QUALITY EDUCATION AND ENTREPRENEURSHIP PROGRAMME
Abstract
Quality education has always been a source of concern to the stakeholders especially, employers of labour. Owing to this development, interests in entrepreneurship education has also been rising in Nigeria as a measure of ensuring quality education. One of the compelling driving forces behind these interests and concern is perhaps the growing body of research on the relationship between entrepreneurship and economic growth. This actually point to, and reinforce, the critical contribution of job creation, innovation, productivity and economic growth in an emerging economy like that of Nigeria. A number of factors have been identified in the research literature as being associated with the level of entrepreneurial activity in developing and developed countries, acting as either promoters or inhibitors. In my view as an Educational planner, such multi-faceted and varied influencers include social and cultural factors; attitudinal factors; taxation and ease of business entry and exit factors; population, immigration and GDP growth factors; labour market and regulatory factors; the relative size of the public to the private sector; the density of small firms/business owners in the population; and the prevalence of entrepreneur role-models, just to mention a few.

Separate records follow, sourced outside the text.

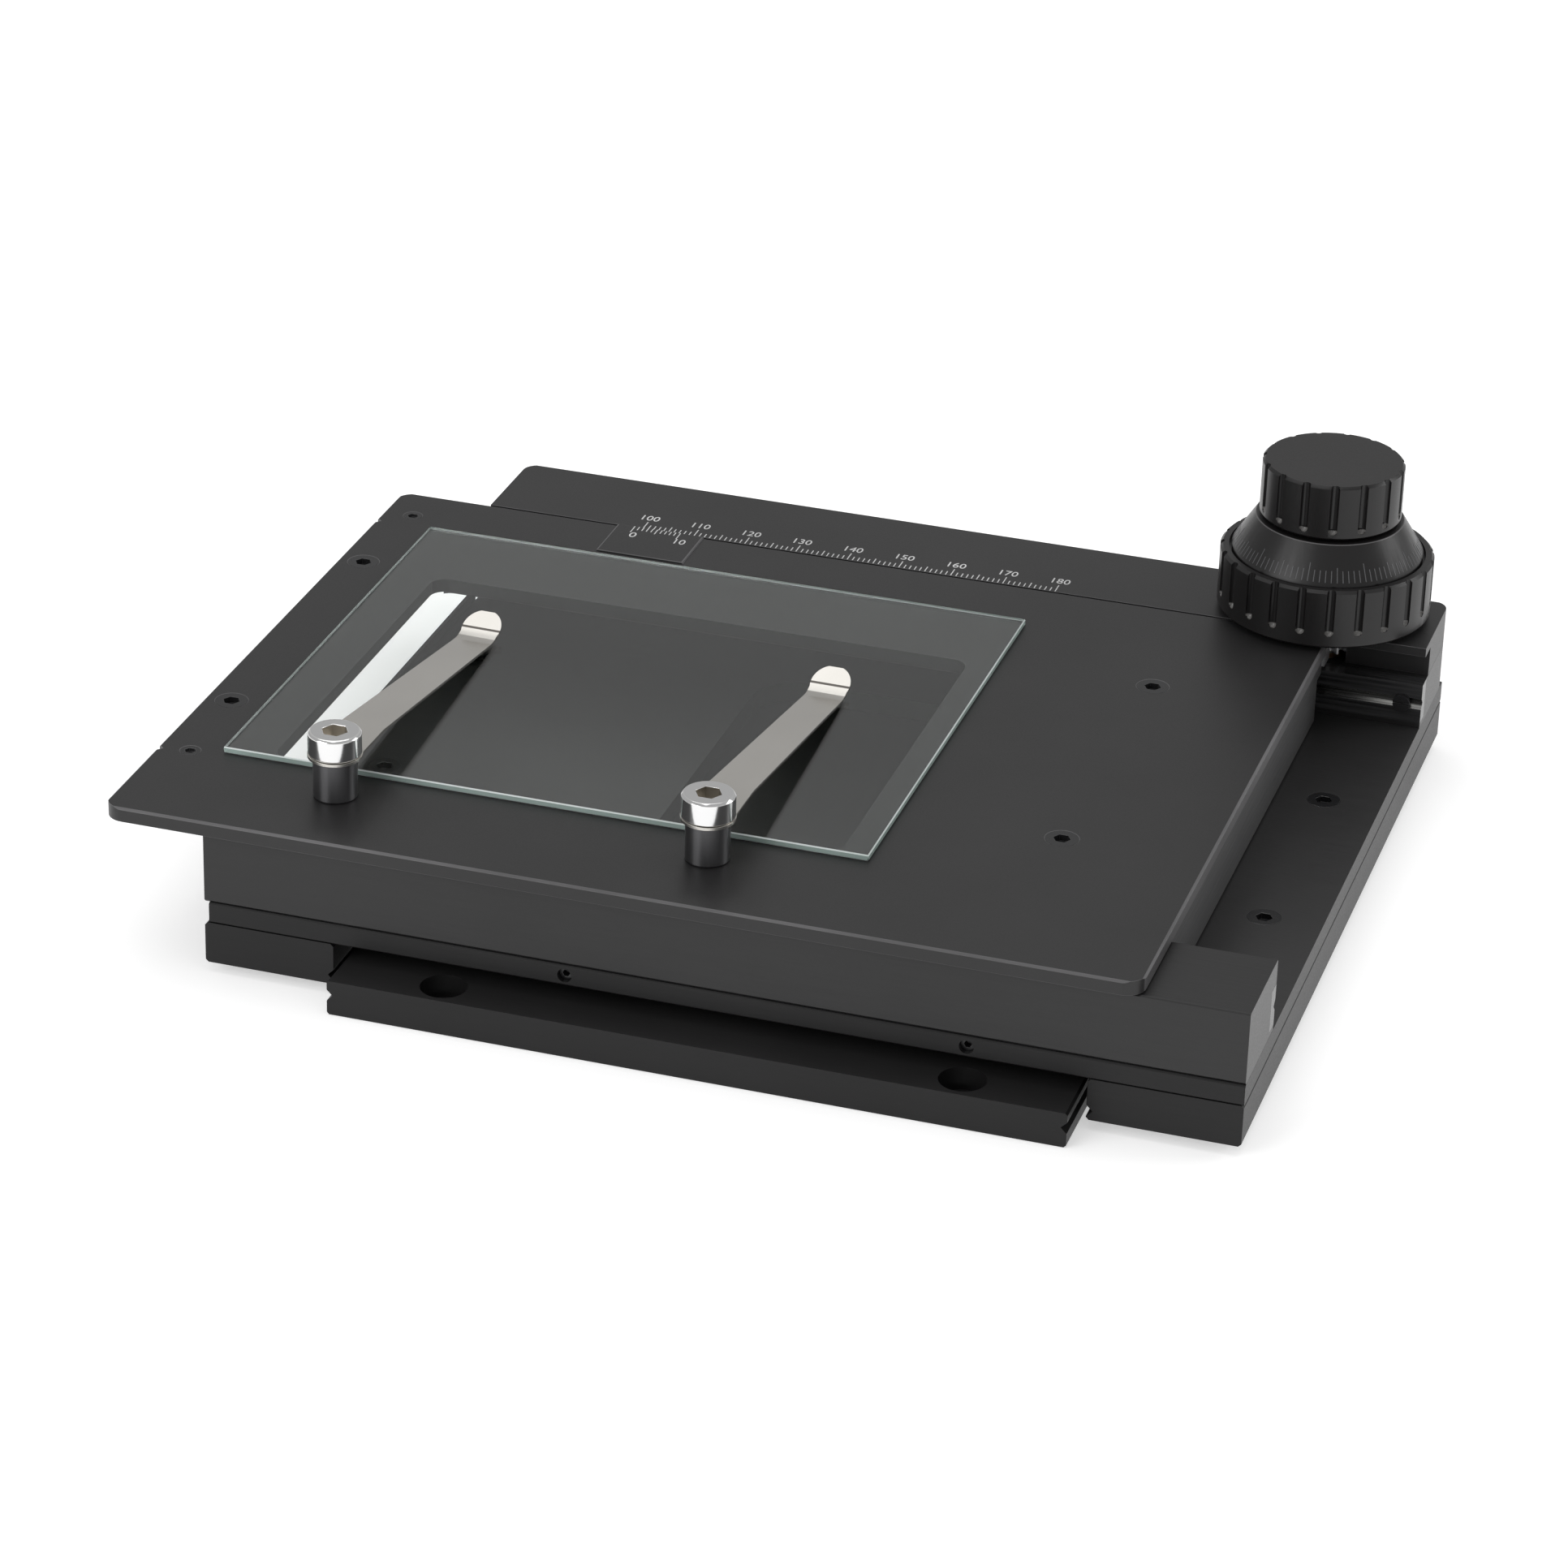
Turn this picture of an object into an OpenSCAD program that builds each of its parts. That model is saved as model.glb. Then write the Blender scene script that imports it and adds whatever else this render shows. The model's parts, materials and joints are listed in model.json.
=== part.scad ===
/* [Base plate] */
// Thickness of the base plate
base_t = 6.3; // [6:0.1:8]
// Distance of the mounting holes from the base plate's side edges
mount_in_x = 19; // [12:1:26]
// Distance of the mounting holes from the base plate's front and rear edges
mount_in_y = 5; // [5:0.5:12]
// Diameter of the mounting holes
mount_d = 4.5; // [3.4:0.1:5.5]
// Diameter of the counterbore for a screw head
bore_head_d = 8; // [7:0.1:9]
// Depth of the counterbore
bore_head_h = 4.2; // [3:0.1:5]
// Air between the base and the carriage plate above it
base_gap = 3.2; // [3.1:0.1:4]

/* [Carriage] */
// Width of the carriage that moves front to back
car_w = 180; // [165:1:200]
// Mean width of the side rails; the base plate fills the space between them
rail_w = 24.6; // [23.5:0.1:27]
// Distance from the base's middle to the carriage's middle, to the right
car_shift = 1.3; // [0:0.1:2]
// Distance from the base's front edge to the carriage's front edge, at rest
front_step = 6.7; // [6:0.1:7.2]
// Thickness of the carriage plate
car_t = 3.8; // [3.4:0.1:5]
// Step between the carriage plate's left edge and the bars above and below it
car_inset = 0.8; // [0.4:0.1:1.5]
// Height that the end plate stands above the carriage plate
end_rise = 1.9; // [1:0.1:2.5]
// Height of the side rails' undersides above the mounting face
rail_lift = 1.9; // [1.5:0.1:2.1]
// Thickness of the front bar, front to back
bar_l = 19.6; // [16:0.1:21]
// Height of the front bar
bar_h = 13.1; // [12.6:0.1:14]
// Height of the riser under the scale block
riser_h = 8.6; // [8:0.1:8.8]
// Length of the riser and scale block, front to back
block_l = 21.3; // [20:0.1:24]
// Thickness of the scale block's front lip
lip_t = 1.7; // [1.2:0.1:2]
// Depth of the recess under the lip that the rack runs in
recess_l = 4.8; // [4.6:0.1:5.5]
// Radius of the scale block's rear corners
block_r = 3; // [1:0.5:5]
// Edge chamfer of the bars and rails
bar_chamfer = 0.5; // [0.2:0.1:0.8]

/* [Light path] */
// Place of the light path, left to right
light_x = 1.8; // [-4:0.1:6]
// Place of the light path, front to back
light_y = -27.7; // [-29:0.1:-24]
// Width of the light windows in the base and the carriage
light_w = 56; // [40:1:60]
// Length of the light window in the base
light_l = 36; // [24:1:36]
// Corner radius of the light windows
light_r = 8; // [3:0.5:12]

/* [Travel] */
// Travel of the stage, left to right
travel_x = 76; // [50:1:78]
// Travel of the stage, front to back
travel_y = 52; // [30:1:54]

/* [Ball guides] */
// Diameter of the guide balls
ball_d = 2.4; // [2:0.1:2.6]
// Gap between a fixed and a moving guide face
guide_gap = 1.4; // [1.2:0.1:1.5]
// Play between a ball and each groove flank
ball_play = 0.03; // [0.02:0.01:0.06]
// Thickness of the ball cages
cage_t = 0.8; // [0.5:0.1:0.8]
// Height of the ball cages
cage_h = 2.8; // [2.7:0.1:3.2]
// Height of the lower guides' grooves above the mounting face
y_guide_z = 3.6; // [3.5:0.1:3.9]
// Number of balls in each lower cage
y_balls = 10; // [4:1:14]
// Length of the lower cages
y_cage_l = 112; // [80:1:112]
// Height of the upper guides' grooves above the carriage plate
x_guide_h = 4.8; // [4.4:0.1:5]
// Number of balls in each upper cage
x_balls = 9; // [4:1:12]
// Length of the upper cages
x_cage_l = 108; // [80:1:108]
// Thickness of the hardened guide strips
strip_w = 3.2; // [3:0.1:4.5]

/* [Top plate] */
// Width of the top plate
plate_w = 180; // [176:1:190]
// Thickness of the top plate
plate_t = 2.6; // [2:0.1:4]
// Overhang of the top plate past the carriage's left edge, at rest
plate_over = 17.6; // [15:0.1:18.5]
// Overhang of the top plate past the front bar
plate_lip = 1.6; // [1.2:0.1:2]
// Corner radius of the top plate
plate_r = 3.5; // [1:0.5:6]
// Chamfer round the top plate's upper edges
plate_chamfer = 0.35; // [0.1:0.05:0.8]
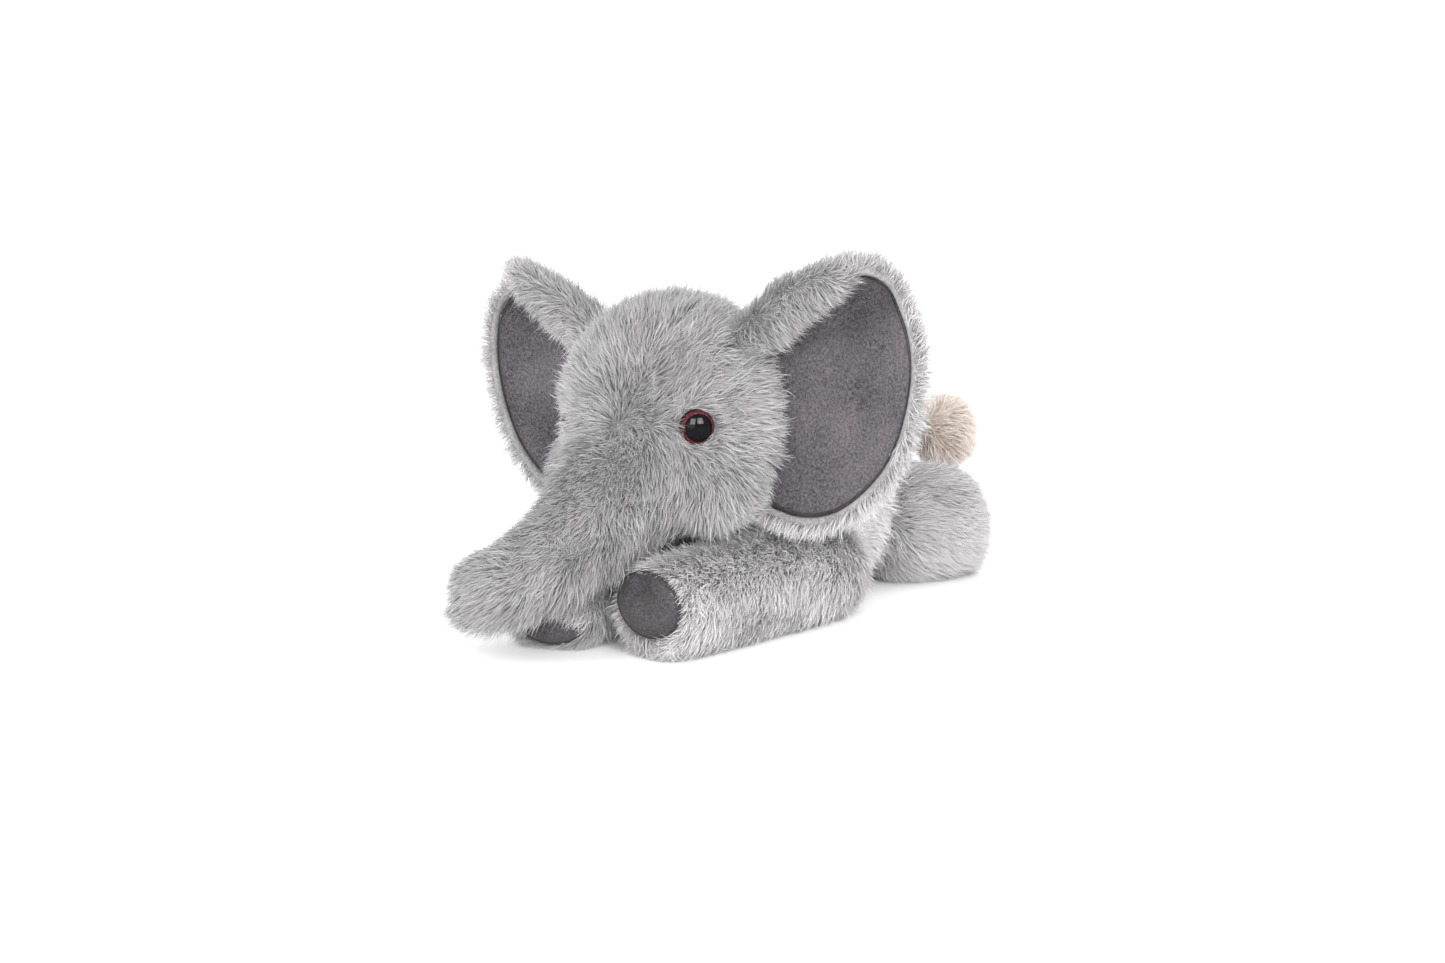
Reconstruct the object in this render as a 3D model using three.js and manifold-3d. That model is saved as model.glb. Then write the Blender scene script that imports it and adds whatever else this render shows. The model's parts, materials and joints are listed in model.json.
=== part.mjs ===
// A plush elephant lying on its belly: sewn fur panels over loose stuffing, with a nodding head, a trunk
// that lifts, two ears, four legs and a tail. Millimetres, +Z up. It faces -Y and its left side is +X.
import * as THREE from 'three';
import { mergeVertices } from 'three/addons/utils/BufferGeometryUtils.js';
import Module from 'manifold-3d';

const wasm = await Module();
wasm.setup();

// Fabric and clearances
const furSkin = 4; // fur fabric with its pile pressed down
const velour = 2.2; // short-pile lining and sole fabric
const gap = 0.4; // air between pieces that lie against each other
const motionGap = 1.8; // air around a piece that moves
const hugeSize = 600; // side of the blocks that cut a form in two

// Mesh fineness
const roundSides = 14;
const bodyRings = 8;
const roomSides = 10; // for the spaces cut round moving pieces
const roomRings = 8;

// Torso, as stations from the chest to the rump: centre on the mid plane, half width and half height
const torso = {
  stations: [
    { y: -74, z: 30, wide: 24, high: 26 },
    { y: -40, z: 32, wide: 34, high: 34 },
    { y: 5, z: 33, wide: 46, high: 37 },
    { y: 50, z: 34, wide: 50, high: 38 },
    { y: 98, z: 31, wide: 40, high: 33 },
  ],
  blunt: [2.6, 2.6],
  bellySeam: 17, // height of the seam between the side panels and the belly panel
};
const pelletBag = { at: [0, 8, 12.2], half: [17, 26, 7.9] };

// Head, an egg form, with the seams of its crown strip either side of the mid plane
const head = { at: [0, -76, 91], half: [47, 46, 48], stripHalf: 15, chinSeam: 80, roll: -3.5 };
const neck = { at: [0, -52, 70], lift: 20 };

// Trunk, from the middle of the face to its blunt end on the floor
const trunk = {
  path: [[0, -101, 80], [-1, -121, 67], [-6, -141, 51], [-16, -160, 38], [-36, -176, 30]],
  radius: [23, 22, 18, 15.5, 14.5],
  blunt: [3, 3.6],
  hinge: [0, -104, 79],
  lift: 30,
};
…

The studies in entrepreneurial education and their findings provide a great deal of important input to our understanding of the factors influencing entrepreneurial behaviour in the Nigerian society. One may conclude that in making entrepreneurship education policy, context certainly matters. One may also conclude that it is difficult to find simple correlations between the level of entrepreneurial activity and, for example, economic growth. So how are policymakers to cope with sorting through this vast array of factors believed to influence the emergence of entrepreneurship? No one field of research by itself has the capacity to produce the definitive answer to such questions as: what can be done to improve the quality of education so as to increase the level of entrepreneurial activity within an economy or what is the precise role of government in that process? This brief keynote will hopefully address these and similar questions.